I am curious: Can you elaborate on how such analysis is being made?
> I am curious: Can you elaborate on how such analysis is being made?
Try doing analysis on the time at which posters in a thread joined this site. I weigh their dates based on the number of times they comment in a thread. If you do that you'll see a recency bias. The mass of the distribution is clumped more heavily in the last 3 years since the article's submission. If you think about it, that makes a lot of sense. People are probably much more energized to comment when they first join and eventually get bored and stop. You point out a really similar effect out in your own analysis about posters that stop posting after a year.
I would be really curious to explore such correlations.
Tbh, while I was working on this, I did struggle with forming hypotheses to test, or even a suitable manifold for the different items/users (e.g., I didn't know some of the users share the PGP keys).
Unsupervised methods were not very satisfying in uncovering such hypotheses as well.
There is also the point you raised about how to share (or what to do with) some of these correlations. For example, concerning mental illness, as much as I would love to uncover that due to my sheer curiosity, I am really concerned about what I would see.

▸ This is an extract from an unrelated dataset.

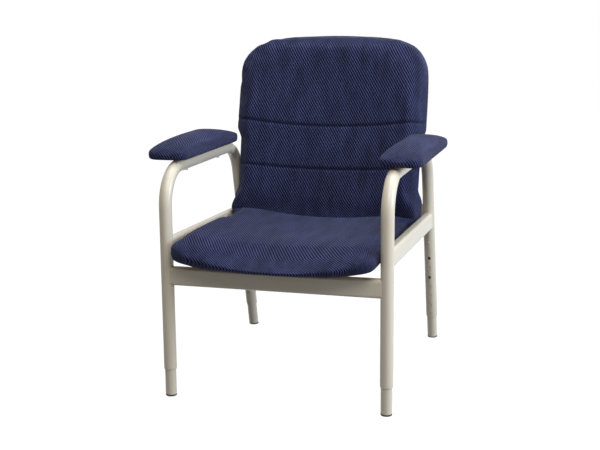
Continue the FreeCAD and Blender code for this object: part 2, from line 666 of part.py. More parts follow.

It doesn't need to be a leaderboard for "all the time", but over a recent window of time.
> Karma conflates comment karma and post karma, so that’s not really the same thing.
I agree, but the limitation that I faced is that I don't have access to the comments upvotes, and I didn't find a satisfying proxy for it either. That is why I dropped it from the analysis.
I think part of the confusion that I had was that I didn't know about the downvoting option at the beginning.
I think it will be really great of HN releases the scores of the comments.